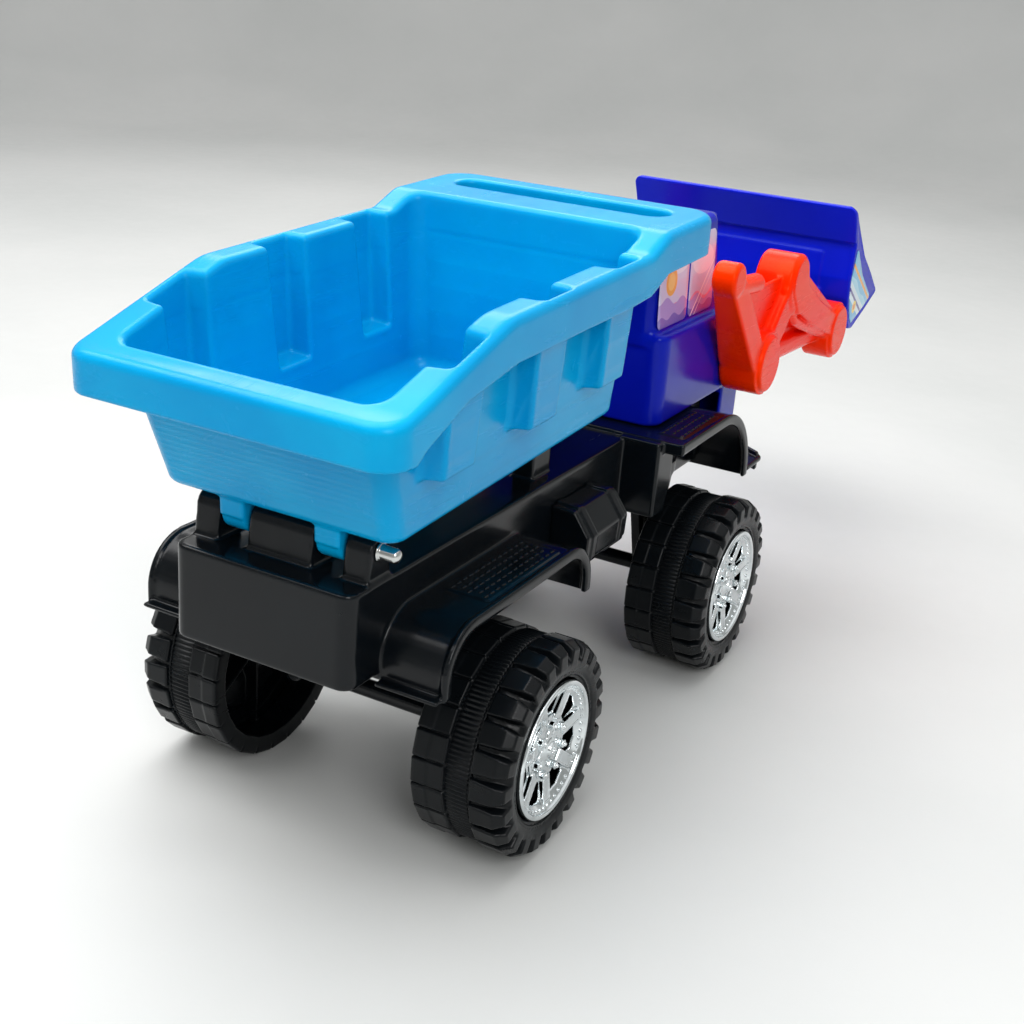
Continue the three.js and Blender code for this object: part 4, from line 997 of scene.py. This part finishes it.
def screws():
    for side, sign in (("left", 1), ("right", -1)):
        for i, (cx, cy) in enumerate(((312, 79), (362, 79))):
            # plain pan head under the deck, threaded shank above it
            head = outward(turned_to_z(turned([(0, 225.2), (2.1,
                225.2), (4.5, 225.0), (4.5, 223.6), (3.9, 222.5), (2.6, 222.0), (0, 221.9)], 32)))
            steps = np.linspace(225, 243, 91)
            shank = outward(turned_to_z(turned([(0, 225)] + [(1.62 + 0.34 * abs(((v - 225) / 1.2) % 1 * 2 - 1),
                float(v)) for v in steps] + [(0, 244)], 24)))
            part = shifted(merged(head, shank), cx, sign * cy, 0)
            piece(f"cab_screw_{side}_{i + 1}_looks", part, "frame", SCREW_STEEL, [f"cab_screw_{side}_{i + 1}"])


# ------------------------------------------------------------------ stickers
def sticker(outline, place_at, thick=0.5):
    """A thin plate over a convex outline, with its edge turned down; place_at(a, b, out) gives a point."""
    middle = np.mean(outline, axis=0)
    rings = [(1.0, 0.0), (1.0, thick * 0.7), (0.985, thick)]
    for share in (0.8, 0.6, 0.4, 0.2):
        rings.append((share, thick))
    points, faces, n = [], [], len(outline)
    for share, out in rings:
        for a, b in outline:
            points.append(place_at(middle[0] + (a - middle[0]) * share, middle[1] + (b - middle[1]) * share, out))
    points.append(place_at(middle[0], middle[1], thick))
    for k in range(len(rings) - 1):
        for i in range(n):
            j = (i + 1) % n
            faces.append((k * n + i, k * n + j, (k + 1) * n + j, (k + 1) * n + i))
    last = (len(rings) - 1) * n
    tip = [(last + i, last + (i + 1) % n, len(points) - 1) for i in range(n)]
    base = [tuple(reversed(range(n)))]
    return outward((np.array(points), [np.array(faces, np.int32), np.array(tip, np.int32), np.array(base, np.int32)]))


def stickers():
    face_y = lambda b: 77 - 4 * (b - 308) / 90
    face_x = lambda b: 446 - 15 * (b - 308) / 90
    for name, a0, a1 in (("window_label_rear", 297, 360), ("window_label_front", 364, 421)):
        outline = soft([(a0, 314, 6), (a1, 314, 6), (a1, 386, 8), (a0, 386, 8)], 8)
        part = sticker(outline, lambda a, b, out: (a, face_y(b) + 0.25 + out, b))
        pair(name + "_{}_looks", part, "frame", LABEL_SIDE, name + "_{}")
    outline = soft([(-58, 316, 8), (58, 316, 8), (55, 386, 8), (-55, 386, 8)], 8)
    part = sticker(outline, lambda a, b, out: (face_x(b) + 0.25 + out, a, b))
    piece("windscreen_label_looks", part, "frame", LABEL_FRONT, ["windscreen_label"])
    outline = soft([(711, 282, 3), (717, 269, 3), (724, 257, 3), (732, 250, 4), (775, 262, 3), (796, 270, 3), (750, 301,
        20), (716, 335, 3), (708, 302, 8)], 6)
    part = sticker(outline, lambda a, b, out: (a, 126.55 + out, b))
    pair("bucket_label_{}_looks", part, "bucket", LABEL_BUCKET, "bucket_label_{}")


dump_bin()
chassis()
side_tanks()
bumper()
cab()
loader_arms()
bucket()
wheels()
rods()
screws()
stickers()


# ------------------------------------------------------------------ floor, light and camera
def floor():
    n = Nodes("floor")
    n.set(
        Base_Color=n.mix(n.ramp(n.noise(2.0, 3.0), 0.3, 0.7), (0.56, 0.57, 0.56, 1), (0.61, 0.615, 0.605, 1)),
        Roughness=n.ramp(n.noise(30.0, 3.0), 0.3, 0.7, 0.55, 0.7),
        Normal=n.bump(n.noise(300.0, 3.0), 0.1, 0.0006),
    )
    flat, bend, height, around = 3.4, 1.5, 3.2, 96
    rows = [(flat * k / 6, 0.0) for k in range(1, 7)]
    rows += [(flat + bend * math.sin(a), bend - bend * math.cos(a)) for a in np.linspace(0, math.pi / 2,
        16)[1:]] + [(flat + bend, height)]
    me = bpy.data.meshes.new("floor")
    points = [(0.0, 0.0, 0.0)] + [(r * math.cos(2 * math.pi * i / around), r * math.sin(2 * math.pi * i / around),
        h) for r, h in rows for i in range(around)]
    faces = [(0, 1 + i, 1 + (i + 1) % around) for i in range(around)]
    for k in range(len(rows) - 1):
        for i in range(around):
            j = (i + 1) % around
            faces.append((1 + k * around + i, 1 + (k + 1) * around + i, 1 + (k + 1) * around + j, 1 + k * around + j))
    me.from_pydata(points, [], faces)
    me.shade_smooth()
    obj = bpy.data.objects.new("floor", me)
    bpy.context.scene.collection.objects.link(obj)
    me.materials.append(n.material)


def area(name, at, towards, size, power, colour=(1, 1, 1)):
    lamp = bpy.data.lights.new(name, "AREA")
    lamp.shape, lamp.size, lamp.size_y = "RECTANGLE", size[0], size[1]
    lamp.energy, lamp.color = power, colour
    obj = bpy.data.objects.new(name, lamp)
    obj.location = at
    obj.rotation_euler = (Vector(towards) - Vector(at)).to_track_quat("-Z", "Y").to_euler()
    bpy.context.scene.collection.objects.link(obj)


floor()
world = bpy.data.worlds.new("studio")
world.use_nodes = True
sky = world.node_tree
where = sky.nodes.new("ShaderNodeTexCoord").outputs["Generated"]
height = sky.nodes.new("ShaderNodeSeparateXYZ")
sky.links.new(where, height.inputs[0])
fade = sky.nodes.new("ShaderNodeValToRGB")
fade.color_ramp.elements[0].position, fade.color_ramp.elements[0].color = 0.12, (0.07, 0.075, 0.08, 1)
fade.color_ramp.elements[1].position, fade.color_ramp.elements[1].color = 0.85, (1.0, 1.0, 1.0, 1)
sky.links.new(height.outputs[2], fade.inputs[0])
sky.links.new(fade.outputs[0], sky.nodes["Background"].inputs[0])
sky.nodes["Background"].inputs[1].default_value = 0.95
bpy.context.scene.world = world
area("key", (-0.5, 0.6, 2.2), (0, 0, 0.2), (2.0, 2.0), 56)
area("fill", (-1.7, -1.5, 1.5), (0, 0, 0.2), (0.8, 1.2), 20)
area("rim", (1.8, 1.2, 2.1), (0.1, 0, 0.2), (1.8, 1.4), 22)

yaw, pitch, roll = math.radians(27.3), math.radians(-21.5), math.radians(4.5)
ahead = Vector((math.cos(pitch) * math.cos(yaw), math.cos(pitch) * math.sin(yaw), math.sin(pitch)))
level = ahead.cross(Vector((0, 0, 1))).normalized()
overhead = level.cross(ahead)
right = level * math.cos(roll) + overhead * math.sin(roll)
up = right.cross(ahead)
lens = bpy.data.cameras.new("camera")
lens.sensor_width, lens.lens = 36.0, 50.4
camera = bpy.data.objects.new("camera", lens)
camera.matrix_world = Matrix((right, up, -ahead)).transposed().to_4x4()
camera.location = (REAR_X - 0.8059, -0.5228, 0.6069)
bpy.context.scene.collection.objects.link(camera)
bpy.context.scene.camera = camera
bpy.context.scene.view_settings.view_transform = "Standard"
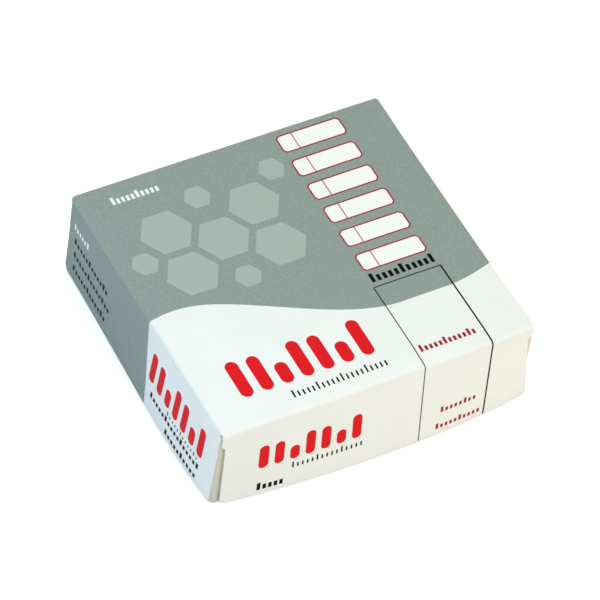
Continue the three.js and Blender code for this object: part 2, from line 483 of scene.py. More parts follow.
@dataclass
class Lid(Half):
    """The lid: a top, two skirts, a front flap that bows out, and two tabs glued inside it."""

    bow: float
    lean: float = 0.8  # how far the flap's lower corners have sprung out with it
    bench_gap: float = 0.5  # from the bench up to the lid's lower edges
    left_inset: Pair = (1.2, 2.1)  # flap's side edge to the skirt's face, at its fold and its foot
    right_inset: Pair = (2.2, -0.2)  # the flap hangs a little askew
    splay: float = 0.7  # how far the skirts' lower front corners stand out
    bulge: float = 1.2  # how much farther their lower edges stand out behind those
    splay_from: float = 30.0  # distance from the middle at which the front begins to spread
    sag: float = 0.4  # how far the middle of the top's front edge has sunk
    sag_reach: float = 7.0  # how far behind that edge the sag begins
    flap_corner: float = 1.2
    left_hold: float = 2.6  # how far below its fold the flap's left side wraps round the corner
    right_hold: float = 1.1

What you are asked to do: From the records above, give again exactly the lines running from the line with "More parts follow." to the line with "two skirts, a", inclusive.

Solution to this problem:
Continue the three.js and Blender code for this object: part 2, from line 483 of scene.py. More parts follow.
@dataclass
class Lid(Half):
    """The lid: a top, two skirts, a front flap that bows out, and two tabs glued inside it."""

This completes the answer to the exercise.